The biggest surprise of the movie, besides Noah’s dark inner conflict, comes in the person of Tubal-Cain (Ray Winstone), a tribal leader determined to survive the flood by force of will. “I am man made in Your image,” he cries to the Creator as he sharpens a sword for battle, “Why do you not converse with me?”

He goes on: “I give life. I take life away. I am like You, am I not?” This man, this personification of the wickedness of humanity, believes in the Creator but will have his own way. He will control his own destiny.

He is not unlike Satan in Paradise Lost. 

This is heady stuff for an action movie, and action movie it is, what with all the crashing waves and clanging swords.

I was never bored in this film. I was never embarrassed because it became too corny or trite or simplistic or unprofessional. Both those happen in Christian subculture movies. But this isn’t a Christian subculture movie. It’s a mainstream movie with deep theological themes.

It is just a good movie, a good movie made for everyone, that happens to be based on a Bible story.

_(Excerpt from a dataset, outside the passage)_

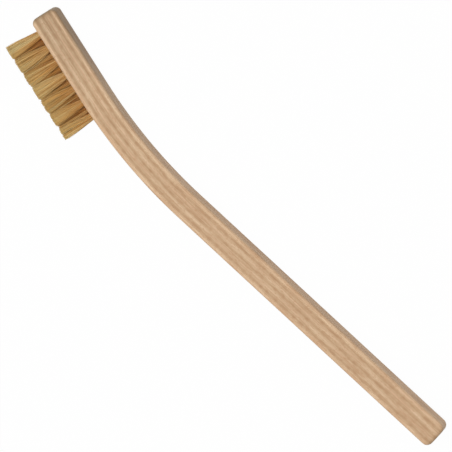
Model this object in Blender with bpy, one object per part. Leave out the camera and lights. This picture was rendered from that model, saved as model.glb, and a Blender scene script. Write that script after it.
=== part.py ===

Rated PG-13, the film has clean language and no overt sexuality, although one storyline does involve a pregnancy. The violence is not gory. The hardest thing about this film for kids is the dark thematic material: God destroying humanity. There are plenty of images of death, both in visions and in the action. This may be very disturbing for some youngsters and is a good reason to limit the viewing to teens.

The film differs from religious movies we all know in that the viewer doesn’t feel browbeaten at the end, forced to either accept or reject some theological point of contention. Rather, it opens questions and lets them linger. For all its talk of Creator, creation, and sin, it never preaches.

Ultimately, the movie explores hope versus despair, mercy in tension with justice, second beginnings. It is dark, but the darkness makes the clearing skies all the more lovely. It is a work of art and one that I recommend seeing, for believers and nonbelievers alike.